El problema de llevar un clásico de la literatura al cine es que nunca se le hará cabal justicia a la obra original, siempre habrá algún aspecto que en el proceso de adaptación resulte omitido o imposible de plasmar, teniendo como reacción inmediata la sensación de estar frente a un destilado incompleto del original.

El fenómeno se hace aún mayor cuando se trata de un libro con una relación tan estrecha entre el lector y la obra. Es el caso de El Principito, texto seminal para muchos lectores (entre los cuales me incluyo) y que en la mayoría de los casos representa uno de los primeros libros de la infancia, pero que incluso en la vida adulta adquiere de un nuevo significado. Pocas obras han construído una relación tan única e irrepetible con sus lectores como aún ocurre con El Principito.

Es tal vez por ello que el director Mark Osborne (Kung Fu Panda, 2008) optó no por la adaptación directa del clásico de Antoine de Saint-Exupéry, sino que se decide por una tarea aún más interesante: contagiar la experiencia que podría ser, para un niño, descubrir por primera vez la lectura de El Principito.

En este caso se trata de una niña -probablemente no mayor a los 12 años- cuya frustrada y controladora madre se ha dado a la tarea de planear, meticulosa y enfermizamente, las horas y los días de su pequeña hija con la intención de prepararla para entrar a una prestigiosa escuela que garantizará el futuro brillante que toda madre querría para sus hijos.

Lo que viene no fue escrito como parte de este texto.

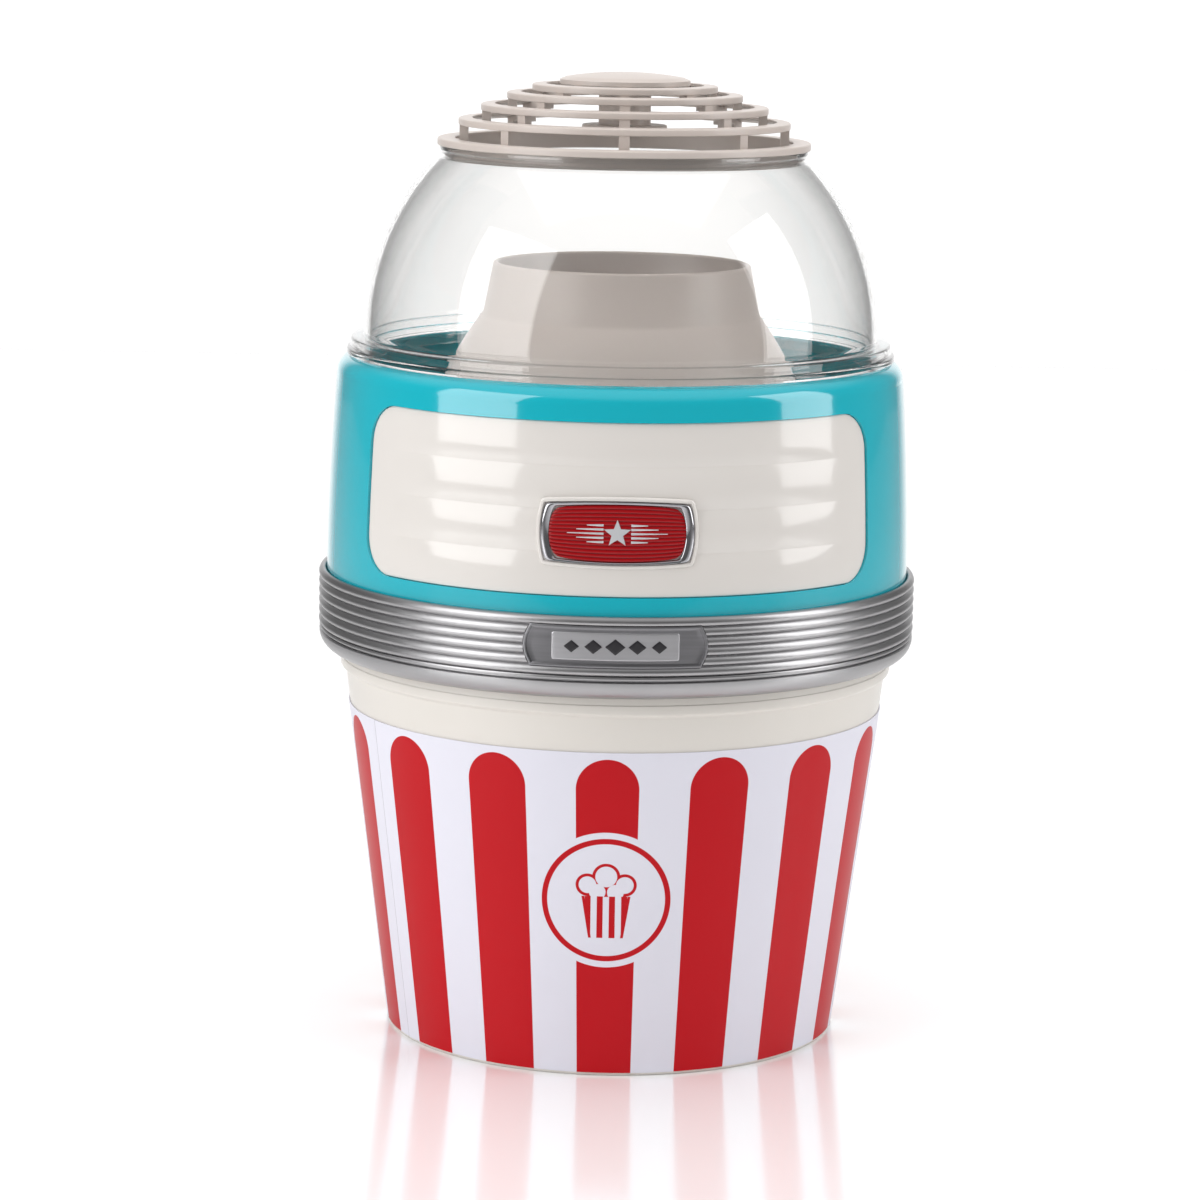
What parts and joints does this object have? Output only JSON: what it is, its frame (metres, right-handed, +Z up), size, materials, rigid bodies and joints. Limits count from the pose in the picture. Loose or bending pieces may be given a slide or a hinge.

Esta familia de dos (sus padres están divorciados) recién se ha mudado a un suburbio donde todas las casas son exactamente iguales, con el mismo color gris y los árboles podados perfectamente en forma rectangular. Su casa se sitúa justo a lado de la única vivienda que sale de los convencionalismos: una casa de madera con árboles que crecen a capricho, aves y un viejo aeroplano tendido en el patio.

El dueño de esta pintoresca casa, y vecino de la pequeña niña, no es otro sino el aviador del libro original, aquel que de niño dibujaba boas digiriendo elefantes y que los adultos veían como simples sombreros. Aquel que a los seis años abandonó su deseo de ser pintor para volverse un simple adulto. Aquel que cuando estrelló su nave en el desierto del Sahara conoció a un extraño personaje que le pedía, con voz infantil pero obcecada, le dibujara un cordero.

Así, el viejo aviador no puede obviar la imagen de esta niña, encerrada en un estudio, con la mirada fija en los libros, cuyo futuro está ya predefinido y con una lámpara de luz fría como única compañía. Por ello, el viejo decide contarle su historia, que no es otra sino la historia de El Principito.

Esta cinta en realidad son dos. La primera, ya descrita, es una animación por computadora, bien hecha, funcional, pero premeditadamente fría en el trazo, carente de personalidad y donde el gris lo permea casi todo. La segunda cinta es aquella que sucede en la imaginación de la niña al momento de leer los pasajes que sobre El Principito, su viejo y excéntrico vecino le va enseñando.

La belleza absoluta ocurre en esos pasajes, donde -con toda congruencia- la película abandona la frialdad numérica y precisa de la computadora para convertirse en una hermosa cinta de animación cuadro por cuadro que emula los dibujos originales de Antoine de Saint-Exupéry con personajes construidos mediante papel maché y animados a mano.

En este vaivén entre pasajes del libro original y la historia de esta niña que descubre otro mundo a través de las páginas de la literatura, se encierra un mensaje básico pero poderoso: un grito de rebeldía. En ese sentido, esta película evoca otros ejercicios animados como The Wall (Parker, 1982), aquella pieza basada en la música de Pink Floyd y que también, muy a su modo, gritaba rebeldía en un mensaje que bien podrían compartir ambas cintas: We don’t need no education, we don’t need no thoughts control….

La película sufre un tropiezo rumbo al tercer acto, cuando el argumento -escrito a cuatro manos por los guionistas Irena Brignull y Bob Persichetti- comienza a especular sobre el destino final del Principito: ¿qué habrá pasado con él?, ¿vive aún en el asteroide B 612?, ¿el cordero se habrá comido la flor? El ritmo de la película se rompe y el objetivo cambia, convirtiéndose en un juego de What If?, más cercano a la idea de una secuela que al de un sentido homenaje al libro original.

“El problema no es crecer, es olvidar…”, olvidar que alguna vez fuimos niños de imaginación desbordada, sin ataduras ni compromisos. Mark Osborne cumple al entregar un sentido, emocional, muy inspirado y conmovedor homenaje fílmico a la obra de Antoine de Saint-Exupéry. Una cinta que encierra un contundente mensaje de rebeldía a través del ejercicio de la memoria y la imaginación.